What makes your business or organization unique? What should people deal with you, rather than any of the other similar outfits? What makes you stand out from the crowd? This is the sort of information the home page of your site should convey. Some call this the unique value proposition. Another way of thinking about this is the answer to your prospect's question "Who are you and why should I care?" I thought about this again the other week when we lost a client. Yes, that does happen on occasion. This was a client who never updated their site, never wanted the site to a hub of business activity, wouldn't listen to any of our suggestions or proposals. They moved to a different service provider. I asked them the obvious question: "why?" This was his reply:
"We're going to a service provider that specializes in our type of business. They have a template already laid out for businesses like ours." I looked at their site after conversion. There's no dynamic or easily editable content. Several of the 'cookie cutter' pages have a 'Coming soon, in October 2011'. Note that the calendar now says it's November.

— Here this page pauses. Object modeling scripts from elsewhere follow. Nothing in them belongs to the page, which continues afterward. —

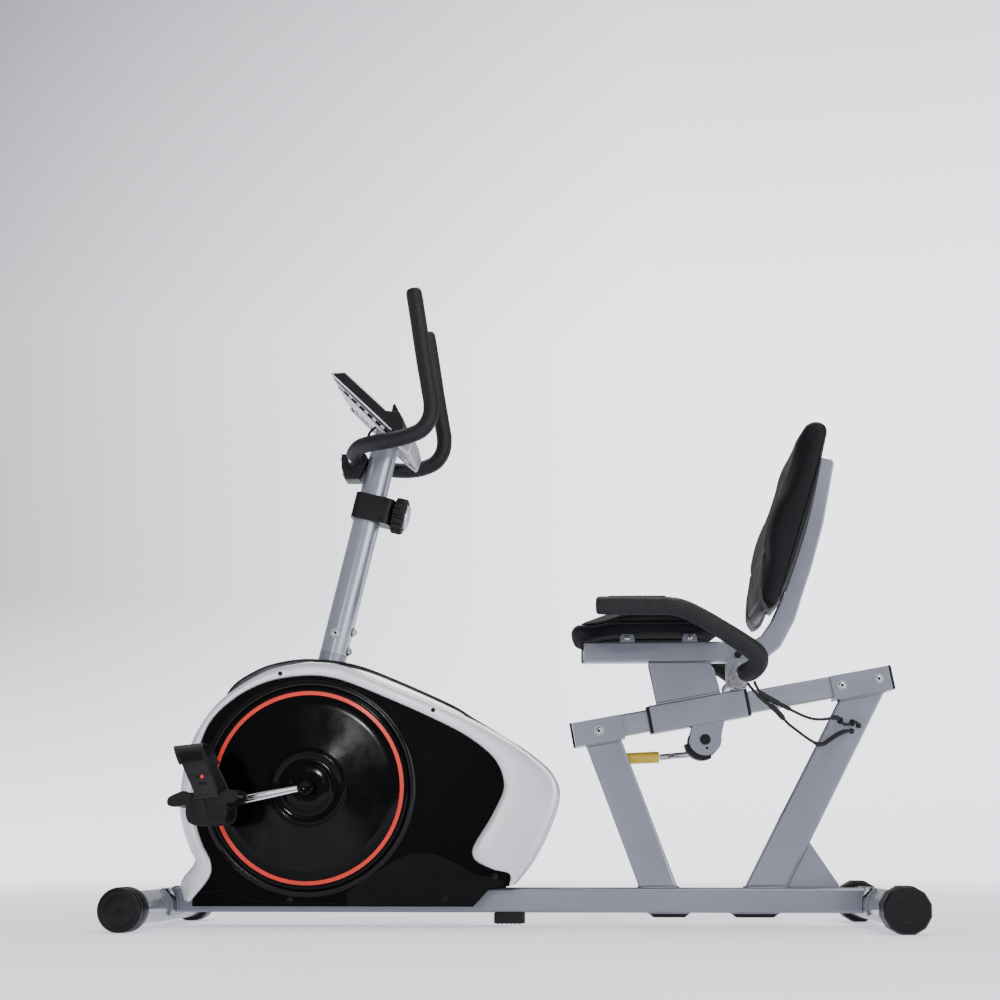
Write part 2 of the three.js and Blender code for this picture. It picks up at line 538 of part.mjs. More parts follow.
// The seat is a moulded tray and a cushion on one plan. Both sag at the nose and along the sides.
const seatPlan = smooth([[106, 0], [108, -80], [118, -140], [150, -182], [200, -197], [290, -199],
  [338, -191], [366, -164], [379, -80], [383, 0], [379, 80], [366, 164], [338, 191], [290, 199],
  [200, 197], [150, 182], [118, 140], [108, 80]], 48, true);
const ease = (a, b, x) => THREE.MathUtils.smoothstep(x, a, b);
function trayBottom(x, y) {
  const edge = ease(140, 192, Math.abs(y));
  const sag = 15 + 14 * (1 - ease(110, 270, x)) + 13 * ease(320, 380, x);
  return 540.6 - 13 * (1 - ease(104, 184, x)) - edge * sag;
}
function trayTop(x, y) {
  return 552 - 14 * (1 - ease(104, 186, x)) - 15 * ease(138, 195, Math.abs(y)) - 6 * ease(330, 384, x);
}
function cushionTop(x, y) {
  const thick = 4 + 27 * ease(140, 262, x) * (1 - ease(306, 386, x));
  return trayTop(x, y) + thick + 4 * ease(120, 0, Math.abs(y));
}
// A closed sheet between two height functions; share runs from the middle out to the plan's edge.
function moulded(plan, shares, lower, upper, rimDrop) {
  const middle = 248;
  const n = plan.length;
  const positions = [];
  const index = [];
  const layer = (height, drop) => {
    const start = positions.length / 3;
    positions.push(middle, 0, height(middle, 0));
    for (const share of shares) {
      for (const [x, y] of plan) {
        const px = middle + (x - middle) * share;
        positions.push(px, y * share, height(px, y * share) - drop(share));
      }
    }
    return start;
  };
  const low = layer(lower, () => 0);
  const high = layer(upper, rimDrop);
  const at = (start, ring, i) => start + 1 + ring * n + i % n;
  const last = shares.length - 1;
  for (let i = 0; i < n; i++) {
    index.push(high, at(high, 0, i + 1), at(high, 0, i), low, at(low, 0, i), at(low, 0, i + 1));
    for (let k = 0; k < last; k++) {
      index.push(at(high, k, i), at(high, k, i + 1), at(high, k + 1, i));
      index.push(at(high, k, i + 1), at(high, k + 1, i + 1), at(high, k + 1, i));
      index.push(at(low, k, i), at(low, k + 1, i), at(low, k, i + 1));
      index.push(at(low, k, i + 1), at(low, k + 1, i), at(low, k + 1, i + 1));
    }
    index.push(at(high, last, i), at(high, last, i + 1), at(low, last, i));
    index.push(at(high, last, i + 1), at(low, last, i + 1), at(low, last, i));
  }
  const g = new THREE.BufferGeometry();
  g.setAttribute('position', new THREE.Float32BufferAttribute(positions, 3));
  g.setIndex(index);
  return weld(g);
}
const SHARES = [0.45, 0.65, 0.78, 0.88, 0.95, 1];
add('seat_tray', moulded(seatPlan, SHARES, trayBottom, trayTop, () => 0), 'black');
const above = (x, y) => trayTop(x, y) + GAP;
const rounded = (share) => 320 * Math.max(0, share - 0.9) ** 2;
add('seat_cushion', moulded(seatPlan, SHARES, above, cushionTop, rounded), 'vinyl');

add('back_board', sidePrism([[572.5, 872], [553, 783], [530, 700], [497, 607], [481, 573], [470, 577],
  [485, 612], [518, 705], [541, 787], [560.5, 875]], -112, 112), 'black');
const backSide = smooth([[559.5, 876.5], [562, 884], [566, 895], [563, 906], [552, 911.5], [539, 909.5],
  [530, 899], [514, 842], [496, 792], [478, 753], [465, 712], [459, 680], [456, 650], [448, 615], [443, 582],
  [450, 565], [460, 563], [469, 584], [483, 612.6], [516.5, 705.6], [539.5, 787.6], [555, 855]], 36, true);
add('back_cushion', sidePrism(backSide, -BACK_HALF, BACK_HALF, 10, 2), 'vinyl');

// ---------------------------------------------------------------- side handles and seat lock
const sideBar = curveOf([[152, -232, 565], [200, -232, 565], [250, -232, 564], [280, -232, 563],
  [306, -232, 557], [341, -232, 539], [376, -232, 517], [400, -232, 501], [420, -231, 487],
  [431, -227, 477], [434, -219, 467], [430, -206, 458], [422, -190, 452], [412, -174, 450]]);
const sideGrip = tube(sideBar, GRIP_R, 22);
add('side_grip_left', sideGrip, 'foam');
add('side_grip_right', mirrorY(sideGrip), 'foam');
add('handle_crossbar', rodY(CROSS.x, CROSS.z, CROSS.r, -158, 158, 32), 'chrome');
const rodCurve = curveOf([[LOCK.x - 12, 11, 322], [318, 14.5, 316], [300, 26, 315], [286, 37, 314],
  [270, 42, 313]]);
const cam = join(rodY(LOCK.x - 3, LOCK.z - 4.5, 29, -20.8, 20.8, 28),
  rodY(LOCK.x, LOCK.z, 6, -28, 28, 24), tube(rodCurve, 5.4, 12, 10));
add('lock_lever', cam, 'black');
const gripEnd = span(curveOf([[268.2, 43.5, 313], [240, 44, 312], [196, 45, 310]]), 0, 1, 8);
add('lock_grip', tube(gripEnd, 10.5, 10), 'yellow');

// ---------------------------------------------------------------- pulse leads
const leadA = [[429, -187, 433], [432, -180, 428], [438, -172, 419], [447, -165, 411], [463, -157, 403],
  [480, -149, 395], [499, -140, 386], [510, -135, 381], [520, -130, 377], [535, -120, 373],
  [549, -110, 372], [566, -92, 374], [580, -74, 378], [590, -60, 378], [598, -50, 372], [607, -44, 367],
  [616, -38, 369], [625, -31, 373], [632, -25, 370], [634, -19.7, 367]];
const leadB = [[418, -180, 431], [424, -174, 424], [436, -168, 412], [452, -160, 399], [470, -150, 385],
  [481, -146, 373], [493, -140, 361], [508, -128, 351], [522, -115, 342], [537, -100, 334],
  [550, -86, 329], [561, -76, 330], [571, -66, 336], [582, -56, 343], [594, -46, 350], [606, -36, 355],
  [615, -28, 357], [621, -19.7, 357]];
add('pulse_lead_a', tube(curveOf(leadA), 2.6, 30, 8), 'rubber');
add('pulse_lead_b', tube(curveOf(leadB), 2.6, 28, 8), 'rubber');

export default group;
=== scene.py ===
"""Looks of the recumbent exercise bike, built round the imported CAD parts."""
import bpy
import bmesh
import json
from math import copysign, cos, exp, pi, radians, sin, tau
from mathutils import Matrix, Vector


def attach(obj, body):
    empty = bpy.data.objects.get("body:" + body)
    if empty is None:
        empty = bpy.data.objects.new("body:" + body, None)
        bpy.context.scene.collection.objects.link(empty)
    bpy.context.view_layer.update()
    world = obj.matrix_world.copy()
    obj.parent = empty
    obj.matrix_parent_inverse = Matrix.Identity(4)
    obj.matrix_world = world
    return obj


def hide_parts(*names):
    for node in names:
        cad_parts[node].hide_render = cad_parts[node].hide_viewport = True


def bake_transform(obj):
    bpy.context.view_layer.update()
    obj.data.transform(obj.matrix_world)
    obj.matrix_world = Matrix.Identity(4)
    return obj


MM = 0.001
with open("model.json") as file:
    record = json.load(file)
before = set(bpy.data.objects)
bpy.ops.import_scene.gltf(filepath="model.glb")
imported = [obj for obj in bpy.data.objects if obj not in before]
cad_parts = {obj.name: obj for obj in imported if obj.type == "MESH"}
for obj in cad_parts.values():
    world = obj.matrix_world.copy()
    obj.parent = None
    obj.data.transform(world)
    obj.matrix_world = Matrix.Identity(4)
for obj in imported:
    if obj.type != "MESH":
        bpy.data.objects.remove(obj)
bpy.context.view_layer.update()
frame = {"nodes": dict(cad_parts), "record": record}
nodes = frame["nodes"]

# Driving dimensions, in millimetres, shared with the CAD part.
CRANK = (-380.0, 253.0)
CRANK_ANGLE = 11.0
CRANK_LENGTH = 165.0
RAIL = (400.0, 405.6, 10.1)
MAST = (-326.0, 600.0, 13.3)
LOCK = (351.0, 342.0)


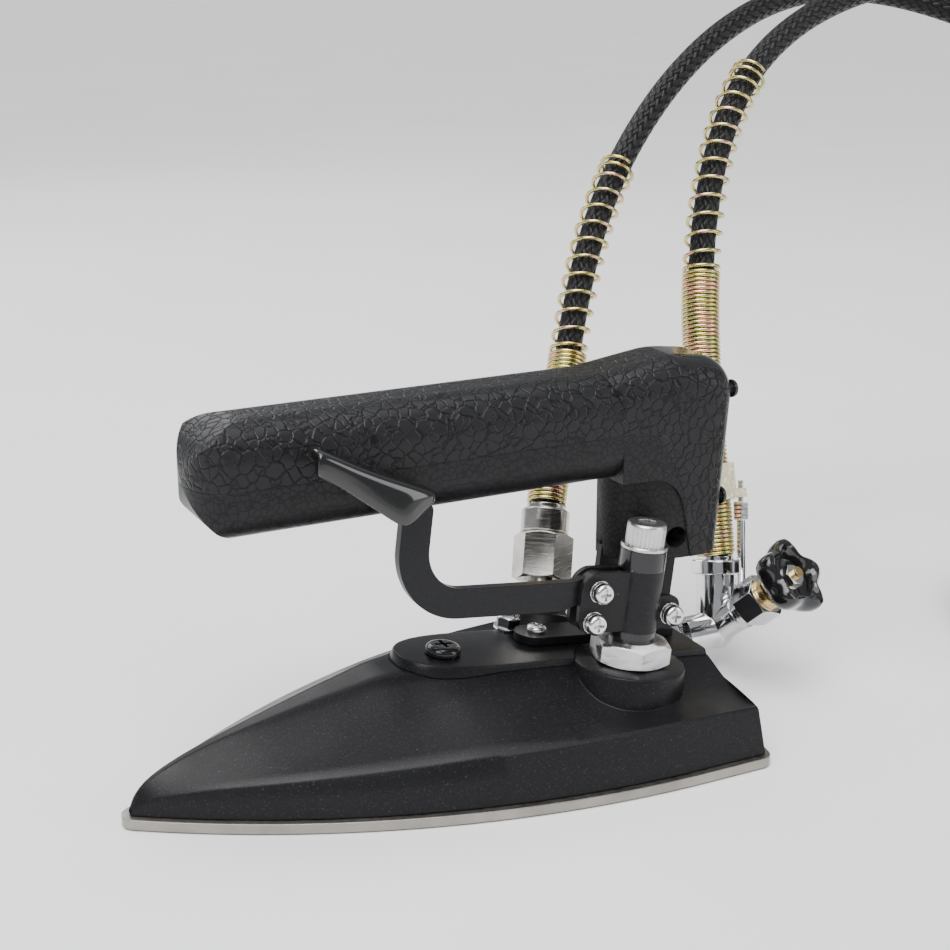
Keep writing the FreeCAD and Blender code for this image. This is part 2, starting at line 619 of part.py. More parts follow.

Their site now looks like several dozen others in their industry, carefully die-cut by a web design firm that 'specializes' in their line of business. The only question it doens't answer is the one in the title of this article. The copy makes vauge claims that "we're the leader" but I have no idea what that actually means: price? quality? customer satisfaction? awards? cleanest windows? I don't know. Whatever is unique about their business is nowhere to be found on their home page. So here's your homework:
- Write down your unique value proposition
- Is this clearly communicated on your site's home page?
- If not, how can you communicate it?
I'm going to have to do some work here as well.